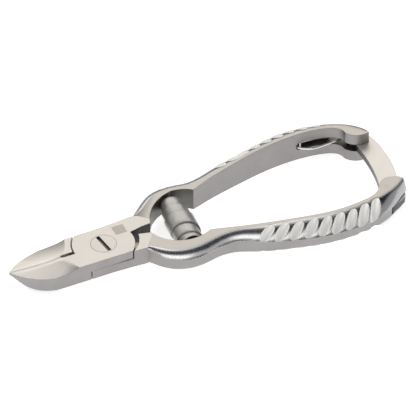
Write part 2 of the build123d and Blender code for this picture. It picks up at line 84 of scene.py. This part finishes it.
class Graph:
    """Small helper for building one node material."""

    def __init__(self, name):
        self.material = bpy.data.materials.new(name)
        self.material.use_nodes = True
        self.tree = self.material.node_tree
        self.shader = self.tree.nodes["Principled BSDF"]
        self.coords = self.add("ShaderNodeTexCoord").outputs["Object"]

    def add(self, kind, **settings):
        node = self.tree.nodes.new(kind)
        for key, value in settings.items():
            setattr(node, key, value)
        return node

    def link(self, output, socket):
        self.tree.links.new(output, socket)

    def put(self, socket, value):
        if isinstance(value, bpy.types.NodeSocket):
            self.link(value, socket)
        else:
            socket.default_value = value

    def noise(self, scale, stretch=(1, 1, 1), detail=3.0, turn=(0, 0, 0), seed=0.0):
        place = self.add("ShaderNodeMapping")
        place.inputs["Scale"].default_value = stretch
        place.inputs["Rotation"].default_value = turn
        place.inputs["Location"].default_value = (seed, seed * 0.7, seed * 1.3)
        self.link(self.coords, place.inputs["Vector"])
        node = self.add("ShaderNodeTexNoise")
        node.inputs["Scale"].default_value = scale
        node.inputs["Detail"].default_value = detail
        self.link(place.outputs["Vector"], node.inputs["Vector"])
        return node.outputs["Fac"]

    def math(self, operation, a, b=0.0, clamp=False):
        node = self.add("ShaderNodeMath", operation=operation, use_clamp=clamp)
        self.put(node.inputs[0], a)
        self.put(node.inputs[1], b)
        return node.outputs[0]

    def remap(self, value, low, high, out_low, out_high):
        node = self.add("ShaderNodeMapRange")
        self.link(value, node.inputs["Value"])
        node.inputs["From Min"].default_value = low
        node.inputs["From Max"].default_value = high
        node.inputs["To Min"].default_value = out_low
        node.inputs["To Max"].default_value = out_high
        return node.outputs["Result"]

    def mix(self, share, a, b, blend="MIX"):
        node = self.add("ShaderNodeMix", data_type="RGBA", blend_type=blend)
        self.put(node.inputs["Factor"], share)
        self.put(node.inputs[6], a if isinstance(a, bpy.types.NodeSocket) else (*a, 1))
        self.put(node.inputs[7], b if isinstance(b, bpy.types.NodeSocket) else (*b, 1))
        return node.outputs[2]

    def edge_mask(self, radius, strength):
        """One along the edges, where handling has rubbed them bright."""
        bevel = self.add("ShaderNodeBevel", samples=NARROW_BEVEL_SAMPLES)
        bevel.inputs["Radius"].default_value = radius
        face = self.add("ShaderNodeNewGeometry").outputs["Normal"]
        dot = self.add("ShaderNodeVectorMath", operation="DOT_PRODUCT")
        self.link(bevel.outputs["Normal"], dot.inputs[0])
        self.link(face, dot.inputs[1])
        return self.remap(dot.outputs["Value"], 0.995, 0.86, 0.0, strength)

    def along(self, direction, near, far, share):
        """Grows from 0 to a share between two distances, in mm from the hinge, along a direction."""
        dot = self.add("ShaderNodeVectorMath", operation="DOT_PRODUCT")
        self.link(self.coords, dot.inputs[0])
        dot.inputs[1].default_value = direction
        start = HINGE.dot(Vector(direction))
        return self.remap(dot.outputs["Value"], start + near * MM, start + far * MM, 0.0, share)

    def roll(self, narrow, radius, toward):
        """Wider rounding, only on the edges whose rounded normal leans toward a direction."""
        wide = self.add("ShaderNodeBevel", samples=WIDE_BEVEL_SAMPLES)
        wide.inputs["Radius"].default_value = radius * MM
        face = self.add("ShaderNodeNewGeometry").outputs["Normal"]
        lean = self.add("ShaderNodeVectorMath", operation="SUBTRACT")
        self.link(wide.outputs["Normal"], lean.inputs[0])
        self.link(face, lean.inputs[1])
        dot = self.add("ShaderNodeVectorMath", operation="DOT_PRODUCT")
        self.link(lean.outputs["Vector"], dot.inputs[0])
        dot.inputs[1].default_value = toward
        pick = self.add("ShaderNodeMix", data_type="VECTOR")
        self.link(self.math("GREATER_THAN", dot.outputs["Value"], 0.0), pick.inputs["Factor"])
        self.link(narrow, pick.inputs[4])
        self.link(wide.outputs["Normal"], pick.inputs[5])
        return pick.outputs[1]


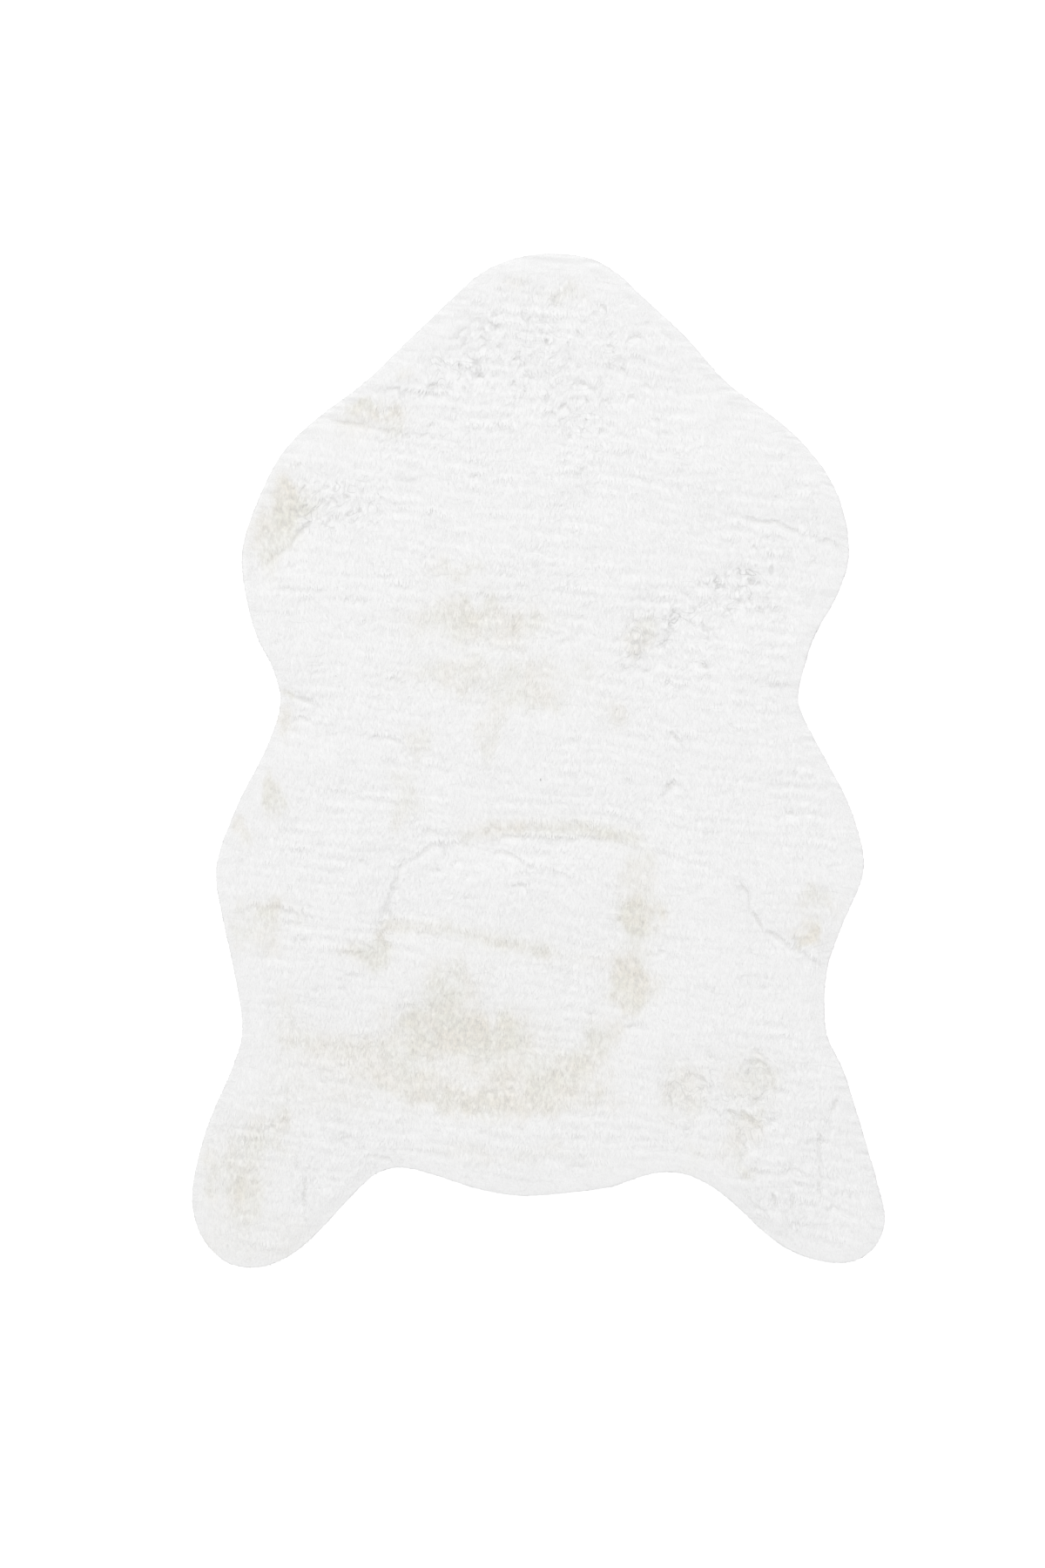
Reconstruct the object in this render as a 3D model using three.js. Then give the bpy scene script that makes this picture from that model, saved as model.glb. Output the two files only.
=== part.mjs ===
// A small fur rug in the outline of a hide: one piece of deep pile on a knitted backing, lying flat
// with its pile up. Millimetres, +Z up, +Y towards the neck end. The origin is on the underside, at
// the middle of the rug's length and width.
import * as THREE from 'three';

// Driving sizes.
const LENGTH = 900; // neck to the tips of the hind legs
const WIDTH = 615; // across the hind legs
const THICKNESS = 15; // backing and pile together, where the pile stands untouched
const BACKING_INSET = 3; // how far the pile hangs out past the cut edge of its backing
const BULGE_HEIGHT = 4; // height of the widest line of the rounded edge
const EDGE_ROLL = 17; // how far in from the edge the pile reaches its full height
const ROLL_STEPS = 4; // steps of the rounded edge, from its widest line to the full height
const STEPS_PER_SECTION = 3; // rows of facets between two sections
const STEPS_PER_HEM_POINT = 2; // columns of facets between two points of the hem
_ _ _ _
▶ _The request_: Among the entries above, how many lines include the word "picture"? Reply with the number only.

▶ _Answer to this exercise_: 2